When we were released from the hospital I continued breastfeeding and pumping at home. I remember waking up from the first night of being home and being so engorged! I had large, painful lumps that woke me in the wee hours of the morning. I phoned my doctor and asked what I could do about the pain I was experiencing and was told to massage the large lumps I had to get the milk production going. For 40 minutes I massaged through the pain, then I cried when he was feeding, not only because my breasts were so sore, but because he was hurting me….biting. I trudged through it for a week, hearing all the little voices of people telling me that I just needed to get through those first few days or weeks.
I used Lanolin cream, which helped slightly, but the only downfall of that cream is that it’s not numbing! 😉
After the first week and a half I noticed that my milk supply was decreasing. We supplemented with Similac Supplementation formula, the same formula the hospital had put him on when I couldn’t feed him. I took the advice of friends and tried an herbal tea called Mother’s Milk to stimulate my supply. I kept pumping and feeding, until one day he bit me so hard that I began to bleed. With tears streaming down my face, I called it quits with breastfeeding and strictly pumped. As the days progressed, my supply lessened. Four days ago (after four weeks of giving it all I had) I only produced 1 ounce the entire day. (30 ounces is the norm) I called it quits on breastfeeding altogether, and enjoyed 2 nice cold beers that night. Ahhhhh.

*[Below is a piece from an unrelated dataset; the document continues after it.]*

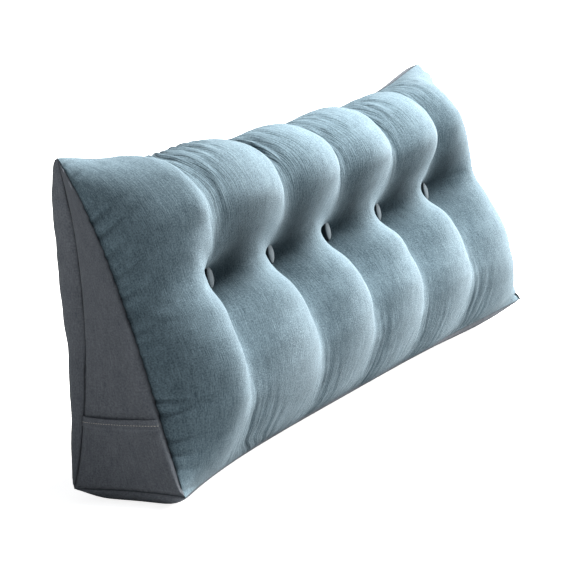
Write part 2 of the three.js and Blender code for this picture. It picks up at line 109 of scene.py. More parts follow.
class Fill(NamedTuple):
    """One place on the right end's seam that is filled out towards the front."""

    out: float
    girth: float
    spread: float


RIGHT_FILLS: tuple[Fill, ...] = (Fill(0.018, 0.91, 0.05), Fill(0.016, 0.61, 0.09))


@dataclass(frozen=True)
class Corner:
    """Where three seams meet: depth and height."""

    y: float
    z: float


@dataclass(frozen=True)
class LongSeam:
    """A seam along the cushion, drawn in from its corners at mid length."""

    y: float
    z: float
    left: Corner
    right: Corner
    late: float

    def at(self, a: Array) -> tuple[Array, Array]:
        """The seam's depth and height.

        Args:
            a: Place along the length, -1 at the left end and 1 at the right.

        Returns:
            Depth y and height z, in the shape of a.
        """
        share = np.abs(a) ** self.late
        end_y = np.where(a < 0, self.left.y, self.right.y)
        end_z = np.where(a < 0, self.left.z, self.right.z)
        return self.y + (end_y - self.y) * share, self.z + (end_z - self.z) * share


def mix(low: Array | float, high: Array | float, share: Array | float) -> Array:
    """Straight blend of two values.

    Args:
        low: Value at share 0.
        high: Value at share 1.
        share: How far from low to high.

    Returns:
        The blended value.
    """
    return low + (high - low) * share


def bell(t: Array, power: Array | float = 0.75) -> Array:
    """Zero at both ends of a seam and one at its middle.

    Args:
        t: Place along the seam, 0 to 1.
        power: How late it falls off.

    Returns:
        The bell's height.
    """
    return np.clip(4 * t * (1 - t), 0, 1) ** power


def smooth(t: Array) -> Array:
    """Smooth step from 0 to 1.

    Args:
        t: Any value.

    Returns:
        The step's height.
    """
    t = np.clip(t, 0, 1)
    return t * t * (3 - 2 * t)


@dataclass(frozen=True)
class WedgeForm:
    """The filled wedge as a closed form: front, back, base and two ends that share their seams."""

    # Length, lobes and where the middle of the depth lies.
    half: float = 0.75
    pitch: float = 0.2345
    lobes: int = 6
    y_shift: float = -0.1180
    # Seams along the cushion, and panel lengths between them.
    front_seam: LongSeam = LongSeam(0.056, 0.018, Corner(0.007, 0.024), Corner(-0.002, 0.042), 4.0)
    back_seam: LongSeam = LongSeam(0.194, 0.026, Corner(0.200, 0.022), Corner(0.200, 0.030), 4.0)
    ridge_seam: LongSeam = LongSeam(0.202, 0.481, Corner(0.203, 0.530), Corner(0.212, 0.535), 3.6)
    front_girth: float = 0.62
    back_height: float = 0.50
    base_depth: float = 0.18
    # How far each panel draws its end seams in, and how the seams bow.
    draw_front: float = 0.066
    draw_back: float = 0.064
    draw_base: float = 0.015
    right_foot_fall: float = 1.6
    right_ear_fall: float = 1.25
    even_fall: float = 0.75
    seam_bow: float = 0.078
    right_swing: float = 1.35
    left_swing: float = 0.55
    bow_fall: float = 1.3
    bow_power: int = 8
    seam_calm: float = 0.08
    # Ears at the ends and their rounded tips.
    ear_start: float = 0.5
    ear_power: float = 1.6
    tip_round: float = 0.012
    tip_reach: float = 0.022
    tip_drop: float = 0.005
    tip_power: int = 40
    # Lobes, the valleys between them and the pinch beside the buttons.
    valley_softness: float = 0.22
    crest_fullness: float = 2.2
    crest_flank: float = 0.95
    funnel_flank: float = 0.95
    button_girth: float = 0.515
    pinch_spread: float = 0.10
    pinch_reach: float = 0.2
    # Tufts, the sag over them and the deep valleys above the outer ones.
    tuft_depth: float = 0.040
    tuft_reach: float = 0.048
    pillow_sag: float = 0.016
    sag_peak: float = 1.1
    right_valley_depth: float = 0.030
    left_valley_depth: float = -0.006
    deep_fade: float = 0.22
    upper_start: float = 0.56
    upper_span: float = 0.40
    upper_power: float = 1.5
    # End lobes, their roll-off and the lean of the left one.
    end_lobe_slope: float = 0.82
    end_gap: float = 0.02
    end_reach: float = 0.20
    left_lean: float = 0.040
    left_shift: float = 0.008
    lean_reach: float = 0.2
    roll_low: float = 0.25
    roll_span: float = 0.5
    roll_start: float = 0.80
    roll_lift: float = 0.08
    roll_round: float = 2.3
    roll_power: float = 0.55
    roll_power_high: float = 0.1
    # Bulge of the back, the base and the end panels.
    back_crown: float = 0.060
    back_power: int = 34
    back_arch: float = 0.38
    back_lift: float = 0.15
    base_spread: float = 1.02
    base_power_left: int = 60
    base_power_right: int = 10
    hang_width: float = 1.3
    hang_power: float = 2.2
    end_crown: float = 0.020
    end_blend: int = 6
    end_low: float = 0.8
    end_arch: float = 0.8
    end_round: float = 0.6

    @property
    def outer_button(self) -> float:
        """Place of the outermost buttons along the length."""
        return (self.lobes - 2) / self.lobes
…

In a conversation with a neighbor 2 days ago, we began talking about this subject and she asked me how feeding was going. I told her that I had switched him to 100% formula and she gave me those “judging eyes.” I tried to defend myself in saying that I really tried, but she told me I should’ve stuck with him breastfeeding (not pumping) longer because that’s really what stimulated the production of milk, and she continued to say that I should’ve waited out the pain because it only became easier. She made me feel guilty. I don’t need to feel guilty. My post pregnancy hormones are whacky enough without me having to listen to someone give me advice that I did not ask for. Here’s what I would like to say…when you ask me how something is going, then be prepared for my answer and don’t stare at me as if you’re disappointed, think I’m making a bad decision, or think I’m being a bad mom.
I want to tell people to think before you speak. I don’t give you unsolicited advice that could potentially make you feel less about yourself.

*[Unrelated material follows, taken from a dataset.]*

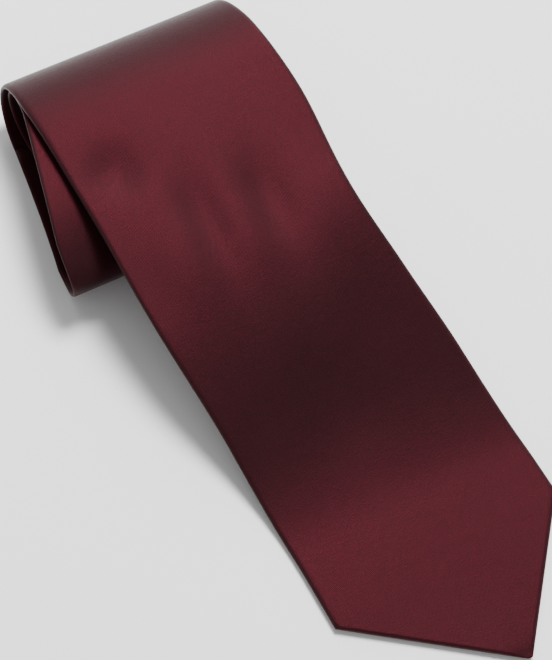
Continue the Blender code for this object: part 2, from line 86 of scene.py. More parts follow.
# ---- how the cloth looks --------------------------------------------------------------------------
EDGE_ROLL = 0.5 * MM              # the rolled edge stands this far outside the strip's line
CLOTH = 0.32 * MM                 # thickness of the satin that shows
BLADE_HALF = 1.15 * MM            # half the puffed thickness of the front blade
WOUND_HALF = 0.70 * MM            # and of the wound layers, pressed together
HEM = 5.5 * MM                    # satin turned over along the two edges of the point
SLIT = 0.3 * MM                   # gap between the two back flaps
ROW = 2.6 * MM                    # spacing of rows along the front blade
FOLD_DRAW_IN = 2.5 * MM           # the right edge is drawn in this much round the outer fold


def ease(t):
    t = min(1.0, max(0.0, t))
    return t * t * (3 - 2 * t)


def between(points, at):
    """A smooth curve through a few control points given as (position, value)."""
    order = sorted(points)
    if at <= order[0][0]:
        return order[0][1]
    if at >= order[-1][0]:
        return order[-1][1]
    n = len(order)
    slopes = []
    for i in range(n):
        a = order[max(0, i - 1)]
        b = order[min(n - 1, i + 1)]
        slopes.append((b[1] - a[1]) / (b[0] - a[0]))
    for i in range(n - 1):
        if order[i][0] <= at <= order[i + 1][0]:
            h = order[i + 1][0] - order[i][0]
            t = (at - order[i][0]) / h
            return ((1 + 2 * t) * (1 - t) ** 2 * order[i][1] + t * (1 - t) ** 2 * h * slopes[i]
                    + t * t * (3 - 2 * t) * order[i + 1][1] + t * t * (t - 1) * h * slopes[i + 1])
    return order[-1][1]


LAYER_3_TOP = STRIP + 2 * FOLD_2_RADIUS
BLADE_TOP_Z = LAYER_3_TOP + KEEPER_ROOM + STRIP / 2
FOLD_1_RADIUS = (BLADE_TOP_Z - STRIP / 2) / 2
FOLD_1_Z = STRIP / 2 + FOLD_1_RADIUS
BLADE_LOW_Z = BLADE_REST + STRIP / 2
# the CAD model's move to the middle of its base
MOVE = Vector((-0.000993, -0.001075, 0.0))
SHOULDER_Y = 0.0960               # the shown blade starts to turn over here
SHOULDER_LONG = FOLD_1_Y + FOLD_1_RADIUS - SHOULDER_Y


def shoulder(y):
    """Height and normal of the broad shoulder that leads into the outer fold."""
    t = min(0.9999, (y - SHOULDER_Y) / SHOULDER_LONG)
    h = math.sqrt(1 - t * t)
    normal = Vector((0.0, t / SHOULDER_LONG, h / FOLD_1_RADIUS)).normalized()
    return FOLD_1_Z + FOLD_1_RADIUS * h, normal


def blade_height(y):
    if y > SHOULDER_Y:
        return shoulder(y)[0]
    t = (y - SLOPE_END_Y) / (SLOPE_TOP_Y - SLOPE_END_Y)
    return BLADE_LOW_Z + (BLADE_TOP_Z - BLADE_LOW_Z) * ease(t)


def blade_normal(y):
    if y > SHOULDER_Y:
        return shoulder(y)[1]
    h = 0.0002
    slope = (blade_height(y + h) - blade_height(y - h)) / (2 * h)
    return Vector((0.0, -slope, 1.0)).normalized()


def left_edge(y):
    if y >= LEFT_CORNER[1]:
        return between(LEFT_EDGE, y)
    t = (LEFT_CORNER[1] - y) / (LEFT_CORNER[1] - POINT[1])
    return LEFT_CORNER[0] + (POINT[0] - LEFT_CORNER[0]) * t


def right_edge(y):
    if y >= RIGHT_CORNER[1]:
        return between(RIGHT_EDGE, y)
    t = (RIGHT_CORNER[1] - y) / (RIGHT_CORNER[1] - POINT[1])
    return RIGHT_CORNER[0] + (POINT[0] - RIGHT_CORNER[0]) * t


def seam_x(y):
    if y >= SEAM_TURN_Y:
        return (left_edge(y) + right_edge(y)) / 2
    top = (left_edge(SEAM_TURN_Y) + right_edge(SEAM_TURN_Y)) / 2
    return top + (POINT[0] - top) * (SEAM_TURN_Y - y) / (SEAM_TURN_Y - POINT[1])


def hollow(x, y, at, size, depth):
    dx = (x - at[0]) / size[0]
    dy = (y - at[1]) / size[1]
    return -depth * math.exp(-(dx * dx + dy * dy))


# soft hollows in the laid blade: middle, half size and depth
HOLLOWS = (((-0.0305, 0.0765), (0.0090, 0.0090), 2.10 * MM),
           ((-0.0100, 0.0480), (0.0075, 0.0180), 2.00 * MM),
           ((0.0135, 0.0470), (0.0085, 0.0160), 2.20 * MM),
           ((-0.0400, 0.0380), (0.0120, 0.0170), 1.80 * MM),
           ((0.0040, -0.0200), (0.0240, 0.0180), 1.10 * MM),
           ((0.0300, 0.0000), (0.0120, 0.0180), 0.60 * MM))
DROOP = 2.3 * MM                  # the blade sinks this much as it crosses the winding
DROOP_FROM_Y = 0.0960
DROOP_LONG = 0.0550
DROOP_FADE_Y = -0.02              # it has no droop left on the table, past here
DROOP_FADE = 0.05
PRESS_TOP = 0.8                   # share of the relief that the first layer below takes
PRESS_LOSS = 0.1                  # and how much less each layer under it takes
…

Trust me, I wanted to breastfeed if only for the sheer fact that formula is expensive! Some may say I gave up. You can say what you want but crying every time he feeds and spending more than half my day pumping (every 2 hours) was more than I could handle. It doesn’t matter to me what people think, I only wish they would keep their opinions to themselves.
On the other hand, I had some wonderful people give me advice that was nonjudgmental, and that I appreciated.

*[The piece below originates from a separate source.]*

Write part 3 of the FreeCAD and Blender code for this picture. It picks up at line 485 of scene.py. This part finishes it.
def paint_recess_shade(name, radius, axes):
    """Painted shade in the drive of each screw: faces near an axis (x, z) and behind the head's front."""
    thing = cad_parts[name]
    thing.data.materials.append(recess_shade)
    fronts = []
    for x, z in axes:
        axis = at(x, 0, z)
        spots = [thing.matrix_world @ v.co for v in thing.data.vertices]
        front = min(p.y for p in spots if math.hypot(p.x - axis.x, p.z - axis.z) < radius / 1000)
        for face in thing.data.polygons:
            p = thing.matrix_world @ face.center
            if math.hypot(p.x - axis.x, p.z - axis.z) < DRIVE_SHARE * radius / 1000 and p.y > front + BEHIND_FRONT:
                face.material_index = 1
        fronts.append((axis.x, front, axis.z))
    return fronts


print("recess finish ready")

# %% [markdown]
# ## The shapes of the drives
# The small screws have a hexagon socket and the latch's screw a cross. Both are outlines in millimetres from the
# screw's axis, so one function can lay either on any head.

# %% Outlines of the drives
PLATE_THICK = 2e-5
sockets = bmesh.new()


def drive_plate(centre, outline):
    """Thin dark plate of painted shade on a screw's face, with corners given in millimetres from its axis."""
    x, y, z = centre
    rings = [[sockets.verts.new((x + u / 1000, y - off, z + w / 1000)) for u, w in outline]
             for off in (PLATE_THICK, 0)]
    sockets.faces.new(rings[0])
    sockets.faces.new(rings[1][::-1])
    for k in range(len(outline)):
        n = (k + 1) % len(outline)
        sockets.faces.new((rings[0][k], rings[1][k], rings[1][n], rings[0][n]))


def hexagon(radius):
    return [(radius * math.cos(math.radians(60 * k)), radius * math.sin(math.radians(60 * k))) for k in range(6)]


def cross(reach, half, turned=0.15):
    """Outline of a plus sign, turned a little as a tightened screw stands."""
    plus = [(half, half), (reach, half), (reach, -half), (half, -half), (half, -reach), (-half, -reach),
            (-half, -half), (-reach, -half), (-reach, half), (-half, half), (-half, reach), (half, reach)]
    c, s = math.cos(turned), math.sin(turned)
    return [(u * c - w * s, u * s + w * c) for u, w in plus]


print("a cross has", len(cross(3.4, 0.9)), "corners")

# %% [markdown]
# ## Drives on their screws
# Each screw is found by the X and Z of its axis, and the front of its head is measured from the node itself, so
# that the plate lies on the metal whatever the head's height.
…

On a visit to Blake’s pediatrician we found out that he has ankyloglossia, or is tongue-tied. Tongue-tied is when the tissue under the tongue is too short, causing restricted movements of the tongue. This can result in difficult sucking, affecting breastfed babies. This can make feeding very painful. When I heard this information I felt better and less guilty, knowing that the pain I was experiencing during breastfeeding wasn’t fabricated on my part. No wonder it hurt so badly!
Here’s a picture of a tongue-tied baby.
We haven’t yet decided if we are going to have the doctor cut the extra tissue, or just wait to see if he grows out of it. We’ll probably make the decision to have it snipped because it can cause a speech impediment as a child gets older.
In the end, tongue-tied or not, I don’t regret my decision to quit breastfeeding. I guess it just wasn’t meant to be. And I’m okay with that. I’ll now be able to enjoy a Bloody Mary. Long time coming! So HA to all those judging moms out there who are currently breastfeeding. I’ll drink to you!